=== Objective ===
From the line with "collection.objects.link(blanket)" to the line with "model, in metres, +Z up.", both lines included, set down exactly those lines, please, and no others.

=== Data block ===
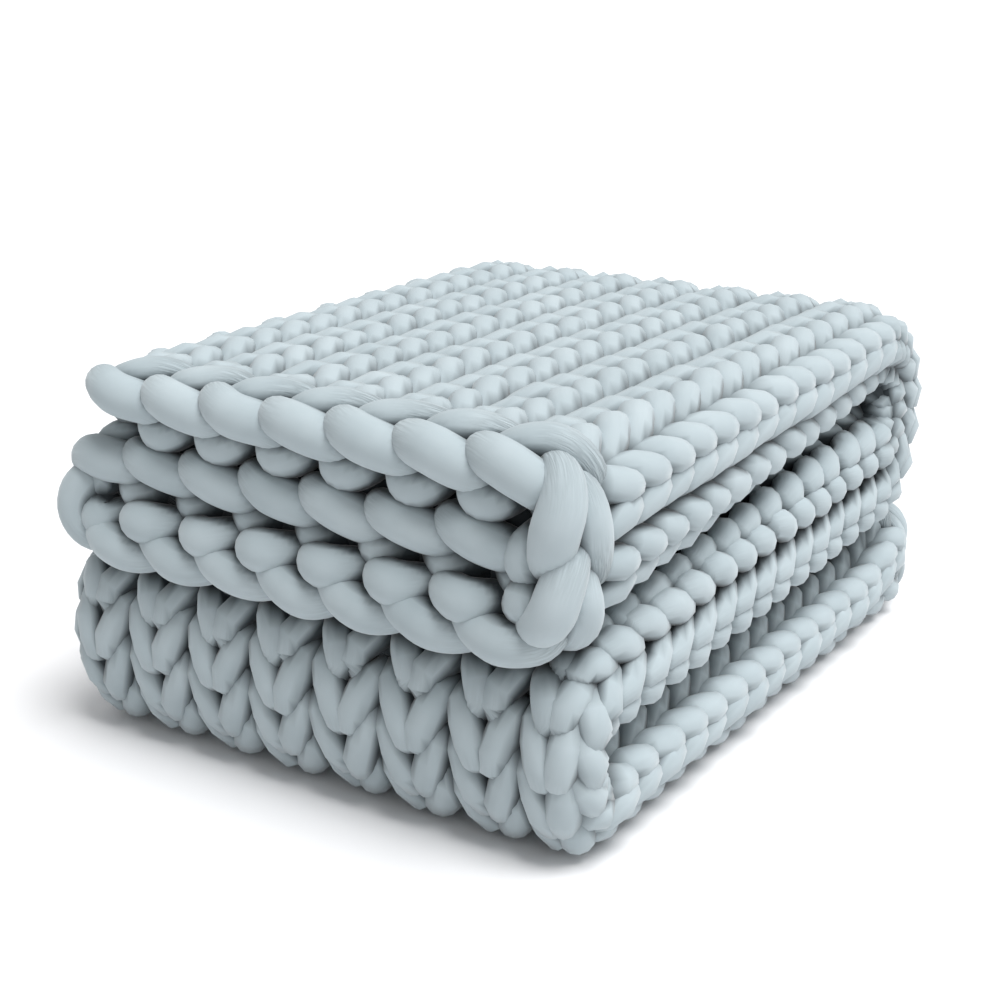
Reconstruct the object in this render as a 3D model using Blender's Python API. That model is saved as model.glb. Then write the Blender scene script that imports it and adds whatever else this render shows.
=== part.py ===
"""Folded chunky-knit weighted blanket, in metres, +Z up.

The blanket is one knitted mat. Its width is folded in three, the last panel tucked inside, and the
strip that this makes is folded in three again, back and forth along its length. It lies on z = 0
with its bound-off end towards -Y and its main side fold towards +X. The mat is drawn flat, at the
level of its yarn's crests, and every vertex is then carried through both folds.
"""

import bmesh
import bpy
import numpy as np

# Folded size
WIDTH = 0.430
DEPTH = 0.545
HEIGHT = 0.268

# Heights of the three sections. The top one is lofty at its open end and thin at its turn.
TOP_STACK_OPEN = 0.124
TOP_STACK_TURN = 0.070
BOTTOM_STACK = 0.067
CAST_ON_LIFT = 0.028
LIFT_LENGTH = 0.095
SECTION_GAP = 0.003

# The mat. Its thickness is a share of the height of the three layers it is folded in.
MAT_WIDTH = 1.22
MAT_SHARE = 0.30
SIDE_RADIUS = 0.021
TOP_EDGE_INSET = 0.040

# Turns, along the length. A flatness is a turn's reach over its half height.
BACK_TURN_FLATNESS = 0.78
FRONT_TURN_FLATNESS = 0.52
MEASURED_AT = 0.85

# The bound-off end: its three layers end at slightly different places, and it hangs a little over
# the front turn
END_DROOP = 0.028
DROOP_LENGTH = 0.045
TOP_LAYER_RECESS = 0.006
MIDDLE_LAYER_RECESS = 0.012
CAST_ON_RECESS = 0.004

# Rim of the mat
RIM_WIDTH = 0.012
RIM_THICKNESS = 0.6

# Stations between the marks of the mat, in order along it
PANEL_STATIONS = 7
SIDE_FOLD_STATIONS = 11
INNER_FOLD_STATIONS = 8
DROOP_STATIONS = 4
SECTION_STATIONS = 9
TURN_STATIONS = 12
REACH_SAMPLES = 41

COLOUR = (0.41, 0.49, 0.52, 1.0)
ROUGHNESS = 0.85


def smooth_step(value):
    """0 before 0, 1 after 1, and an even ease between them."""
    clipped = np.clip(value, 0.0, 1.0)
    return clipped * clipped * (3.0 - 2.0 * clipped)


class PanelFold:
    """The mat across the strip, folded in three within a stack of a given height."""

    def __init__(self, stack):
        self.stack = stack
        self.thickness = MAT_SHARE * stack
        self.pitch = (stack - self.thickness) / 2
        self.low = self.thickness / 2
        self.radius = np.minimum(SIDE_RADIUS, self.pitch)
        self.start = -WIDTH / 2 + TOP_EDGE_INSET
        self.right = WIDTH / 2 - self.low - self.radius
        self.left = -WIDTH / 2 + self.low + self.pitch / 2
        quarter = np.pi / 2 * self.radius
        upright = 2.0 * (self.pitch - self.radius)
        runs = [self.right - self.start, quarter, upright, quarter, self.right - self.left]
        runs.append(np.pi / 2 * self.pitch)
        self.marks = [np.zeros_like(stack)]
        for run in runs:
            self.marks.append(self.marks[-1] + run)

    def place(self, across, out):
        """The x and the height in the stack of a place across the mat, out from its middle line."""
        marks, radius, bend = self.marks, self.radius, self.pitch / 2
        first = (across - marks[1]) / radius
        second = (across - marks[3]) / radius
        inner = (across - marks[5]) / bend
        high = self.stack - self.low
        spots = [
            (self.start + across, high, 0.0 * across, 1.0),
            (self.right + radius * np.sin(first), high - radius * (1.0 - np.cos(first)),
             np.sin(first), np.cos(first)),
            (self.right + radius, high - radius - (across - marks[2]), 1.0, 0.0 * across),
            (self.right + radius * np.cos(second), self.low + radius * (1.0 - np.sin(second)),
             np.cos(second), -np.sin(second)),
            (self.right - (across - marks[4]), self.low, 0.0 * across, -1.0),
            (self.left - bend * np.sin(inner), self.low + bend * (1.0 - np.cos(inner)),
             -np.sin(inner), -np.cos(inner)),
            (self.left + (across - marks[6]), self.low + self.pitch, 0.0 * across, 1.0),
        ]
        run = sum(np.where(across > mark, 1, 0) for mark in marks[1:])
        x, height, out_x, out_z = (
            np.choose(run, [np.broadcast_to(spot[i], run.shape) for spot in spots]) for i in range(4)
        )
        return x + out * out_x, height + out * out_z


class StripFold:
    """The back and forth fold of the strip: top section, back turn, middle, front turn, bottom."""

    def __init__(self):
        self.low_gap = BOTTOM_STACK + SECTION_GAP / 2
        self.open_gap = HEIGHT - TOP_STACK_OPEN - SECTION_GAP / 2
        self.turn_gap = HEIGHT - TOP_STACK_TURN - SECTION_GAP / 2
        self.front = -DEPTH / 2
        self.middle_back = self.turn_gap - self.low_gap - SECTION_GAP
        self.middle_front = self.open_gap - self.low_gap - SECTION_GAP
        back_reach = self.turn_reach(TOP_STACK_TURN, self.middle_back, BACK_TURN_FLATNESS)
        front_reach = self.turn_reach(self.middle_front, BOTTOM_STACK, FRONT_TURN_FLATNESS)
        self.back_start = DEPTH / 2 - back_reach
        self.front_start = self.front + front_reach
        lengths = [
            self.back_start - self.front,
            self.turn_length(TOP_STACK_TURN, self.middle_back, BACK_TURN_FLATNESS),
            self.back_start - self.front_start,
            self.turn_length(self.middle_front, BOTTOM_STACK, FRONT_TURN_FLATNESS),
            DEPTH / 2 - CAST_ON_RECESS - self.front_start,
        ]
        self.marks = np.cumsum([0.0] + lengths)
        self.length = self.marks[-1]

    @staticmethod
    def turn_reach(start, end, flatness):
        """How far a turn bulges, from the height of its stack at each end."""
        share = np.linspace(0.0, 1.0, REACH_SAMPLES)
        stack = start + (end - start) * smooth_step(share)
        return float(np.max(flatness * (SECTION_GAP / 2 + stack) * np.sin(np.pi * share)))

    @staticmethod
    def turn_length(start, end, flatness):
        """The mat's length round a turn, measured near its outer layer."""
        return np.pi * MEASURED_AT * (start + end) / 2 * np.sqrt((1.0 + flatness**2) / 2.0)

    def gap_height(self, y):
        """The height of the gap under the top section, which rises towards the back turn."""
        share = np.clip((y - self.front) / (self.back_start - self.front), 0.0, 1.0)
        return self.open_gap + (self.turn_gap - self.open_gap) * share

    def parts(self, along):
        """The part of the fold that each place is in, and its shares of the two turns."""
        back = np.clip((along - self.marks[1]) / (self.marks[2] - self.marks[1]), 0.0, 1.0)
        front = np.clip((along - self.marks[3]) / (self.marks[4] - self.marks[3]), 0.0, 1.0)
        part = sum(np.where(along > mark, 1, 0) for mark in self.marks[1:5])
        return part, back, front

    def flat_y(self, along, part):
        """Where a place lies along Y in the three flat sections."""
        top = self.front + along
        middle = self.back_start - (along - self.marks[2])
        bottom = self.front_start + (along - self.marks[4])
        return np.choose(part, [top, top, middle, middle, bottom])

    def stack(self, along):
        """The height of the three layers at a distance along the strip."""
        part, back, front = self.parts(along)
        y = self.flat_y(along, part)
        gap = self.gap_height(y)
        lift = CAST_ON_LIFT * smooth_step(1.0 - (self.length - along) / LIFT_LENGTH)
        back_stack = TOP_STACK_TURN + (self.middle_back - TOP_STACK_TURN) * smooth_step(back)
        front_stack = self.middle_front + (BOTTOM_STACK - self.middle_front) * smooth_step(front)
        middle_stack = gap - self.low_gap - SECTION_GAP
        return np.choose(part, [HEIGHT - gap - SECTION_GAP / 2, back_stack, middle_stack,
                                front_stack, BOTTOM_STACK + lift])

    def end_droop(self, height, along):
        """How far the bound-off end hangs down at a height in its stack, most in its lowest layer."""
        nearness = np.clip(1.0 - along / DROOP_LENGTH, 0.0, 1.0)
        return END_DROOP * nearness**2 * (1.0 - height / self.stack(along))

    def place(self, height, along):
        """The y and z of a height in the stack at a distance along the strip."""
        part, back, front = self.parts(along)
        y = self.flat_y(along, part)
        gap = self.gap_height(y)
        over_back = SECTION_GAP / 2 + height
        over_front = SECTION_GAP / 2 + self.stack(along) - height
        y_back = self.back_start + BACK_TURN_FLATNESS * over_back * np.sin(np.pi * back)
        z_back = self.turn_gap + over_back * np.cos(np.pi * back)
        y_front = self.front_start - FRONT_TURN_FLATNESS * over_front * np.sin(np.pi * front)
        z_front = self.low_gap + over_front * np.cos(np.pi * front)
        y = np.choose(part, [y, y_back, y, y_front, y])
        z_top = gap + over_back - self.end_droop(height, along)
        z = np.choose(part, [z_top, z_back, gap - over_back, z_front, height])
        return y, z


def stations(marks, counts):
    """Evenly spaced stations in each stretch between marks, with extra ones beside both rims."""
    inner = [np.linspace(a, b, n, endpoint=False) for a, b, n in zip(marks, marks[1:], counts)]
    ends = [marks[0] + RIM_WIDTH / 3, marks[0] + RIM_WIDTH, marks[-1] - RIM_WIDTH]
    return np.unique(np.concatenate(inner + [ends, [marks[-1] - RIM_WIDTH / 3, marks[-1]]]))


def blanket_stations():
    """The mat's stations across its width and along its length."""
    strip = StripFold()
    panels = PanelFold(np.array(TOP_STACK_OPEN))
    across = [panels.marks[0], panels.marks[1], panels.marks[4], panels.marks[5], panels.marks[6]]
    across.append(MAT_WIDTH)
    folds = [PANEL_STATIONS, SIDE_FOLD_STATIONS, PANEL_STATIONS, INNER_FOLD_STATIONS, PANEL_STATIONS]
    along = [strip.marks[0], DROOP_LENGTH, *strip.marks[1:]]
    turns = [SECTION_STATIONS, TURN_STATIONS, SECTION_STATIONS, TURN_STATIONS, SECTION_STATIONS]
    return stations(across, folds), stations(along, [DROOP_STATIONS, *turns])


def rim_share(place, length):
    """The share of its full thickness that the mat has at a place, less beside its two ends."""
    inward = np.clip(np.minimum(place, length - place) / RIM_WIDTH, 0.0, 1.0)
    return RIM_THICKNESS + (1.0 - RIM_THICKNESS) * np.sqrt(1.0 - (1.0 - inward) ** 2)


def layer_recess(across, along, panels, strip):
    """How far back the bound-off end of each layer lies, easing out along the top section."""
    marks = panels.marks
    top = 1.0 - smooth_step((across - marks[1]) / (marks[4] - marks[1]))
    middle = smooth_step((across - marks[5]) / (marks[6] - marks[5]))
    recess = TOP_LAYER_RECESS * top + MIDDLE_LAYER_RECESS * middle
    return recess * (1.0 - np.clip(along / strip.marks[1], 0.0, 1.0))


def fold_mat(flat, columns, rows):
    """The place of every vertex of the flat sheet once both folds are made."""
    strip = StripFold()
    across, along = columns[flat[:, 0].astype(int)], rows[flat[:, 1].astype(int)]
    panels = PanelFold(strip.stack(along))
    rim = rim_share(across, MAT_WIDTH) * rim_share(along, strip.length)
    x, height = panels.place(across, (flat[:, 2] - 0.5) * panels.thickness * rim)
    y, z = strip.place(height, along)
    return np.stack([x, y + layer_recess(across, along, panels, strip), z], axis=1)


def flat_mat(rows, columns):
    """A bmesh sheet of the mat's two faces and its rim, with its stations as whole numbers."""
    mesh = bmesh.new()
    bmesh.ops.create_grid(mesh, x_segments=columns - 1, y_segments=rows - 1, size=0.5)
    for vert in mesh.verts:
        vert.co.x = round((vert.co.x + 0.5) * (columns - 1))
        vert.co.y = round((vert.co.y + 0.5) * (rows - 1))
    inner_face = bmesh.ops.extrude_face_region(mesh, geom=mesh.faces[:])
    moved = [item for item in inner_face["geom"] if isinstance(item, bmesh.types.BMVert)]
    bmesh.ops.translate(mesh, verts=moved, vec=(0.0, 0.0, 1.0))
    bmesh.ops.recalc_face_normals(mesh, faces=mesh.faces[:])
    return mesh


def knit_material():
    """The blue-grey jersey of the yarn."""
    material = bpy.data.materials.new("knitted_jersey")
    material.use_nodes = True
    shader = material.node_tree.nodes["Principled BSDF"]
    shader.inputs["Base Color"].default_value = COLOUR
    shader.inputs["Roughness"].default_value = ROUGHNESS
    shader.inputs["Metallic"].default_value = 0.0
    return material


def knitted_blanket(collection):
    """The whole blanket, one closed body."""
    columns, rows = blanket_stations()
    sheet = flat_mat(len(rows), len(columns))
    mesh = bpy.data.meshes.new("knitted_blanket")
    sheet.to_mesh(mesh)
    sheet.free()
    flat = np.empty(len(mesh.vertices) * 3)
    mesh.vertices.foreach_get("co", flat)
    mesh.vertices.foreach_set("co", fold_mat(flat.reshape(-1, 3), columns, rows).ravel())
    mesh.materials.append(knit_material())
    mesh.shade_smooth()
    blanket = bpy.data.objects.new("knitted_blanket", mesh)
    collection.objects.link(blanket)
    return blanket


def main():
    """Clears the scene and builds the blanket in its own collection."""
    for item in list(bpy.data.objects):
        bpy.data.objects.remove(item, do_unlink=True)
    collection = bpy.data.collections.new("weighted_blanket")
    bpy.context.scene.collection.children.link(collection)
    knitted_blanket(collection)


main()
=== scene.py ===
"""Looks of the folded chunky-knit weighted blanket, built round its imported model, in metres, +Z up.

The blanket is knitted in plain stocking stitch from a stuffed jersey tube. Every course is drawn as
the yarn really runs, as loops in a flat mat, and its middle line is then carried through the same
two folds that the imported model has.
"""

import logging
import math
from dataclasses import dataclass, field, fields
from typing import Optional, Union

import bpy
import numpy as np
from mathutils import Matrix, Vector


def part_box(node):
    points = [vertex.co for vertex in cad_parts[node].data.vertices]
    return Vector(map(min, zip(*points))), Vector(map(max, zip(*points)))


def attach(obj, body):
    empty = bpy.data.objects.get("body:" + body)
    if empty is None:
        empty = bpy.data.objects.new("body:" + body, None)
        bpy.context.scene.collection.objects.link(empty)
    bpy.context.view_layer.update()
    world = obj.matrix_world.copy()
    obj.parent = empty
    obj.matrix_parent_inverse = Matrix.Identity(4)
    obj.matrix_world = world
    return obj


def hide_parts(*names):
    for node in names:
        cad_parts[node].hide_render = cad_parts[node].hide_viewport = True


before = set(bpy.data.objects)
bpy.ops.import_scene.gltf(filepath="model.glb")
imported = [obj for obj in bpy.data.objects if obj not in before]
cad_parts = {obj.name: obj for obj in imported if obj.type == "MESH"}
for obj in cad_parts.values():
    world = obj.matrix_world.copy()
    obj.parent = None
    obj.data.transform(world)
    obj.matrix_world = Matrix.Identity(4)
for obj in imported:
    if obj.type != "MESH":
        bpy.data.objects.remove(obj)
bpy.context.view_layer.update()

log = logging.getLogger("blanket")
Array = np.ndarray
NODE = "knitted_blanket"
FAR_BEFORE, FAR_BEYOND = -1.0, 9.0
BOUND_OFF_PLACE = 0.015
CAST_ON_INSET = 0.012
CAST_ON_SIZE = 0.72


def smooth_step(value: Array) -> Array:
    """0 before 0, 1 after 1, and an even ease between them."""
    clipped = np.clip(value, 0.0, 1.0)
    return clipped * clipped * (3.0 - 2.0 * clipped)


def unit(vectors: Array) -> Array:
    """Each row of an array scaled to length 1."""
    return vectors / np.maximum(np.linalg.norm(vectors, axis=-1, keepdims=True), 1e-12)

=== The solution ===
    collection.objects.link(blanket)
    return blanket


def main():
    """Clears the scene and builds the blanket in its own collection."""
    for item in list(bpy.data.objects):
        bpy.data.objects.remove(item, do_unlink=True)
    collection = bpy.data.collections.new("weighted_blanket")
    bpy.context.scene.collection.children.link(collection)
    knitted_blanket(collection)


main()
=== scene.py ===
"""Looks of the folded chunky-knit weighted blanket, built round its imported model, in metres, +Z up.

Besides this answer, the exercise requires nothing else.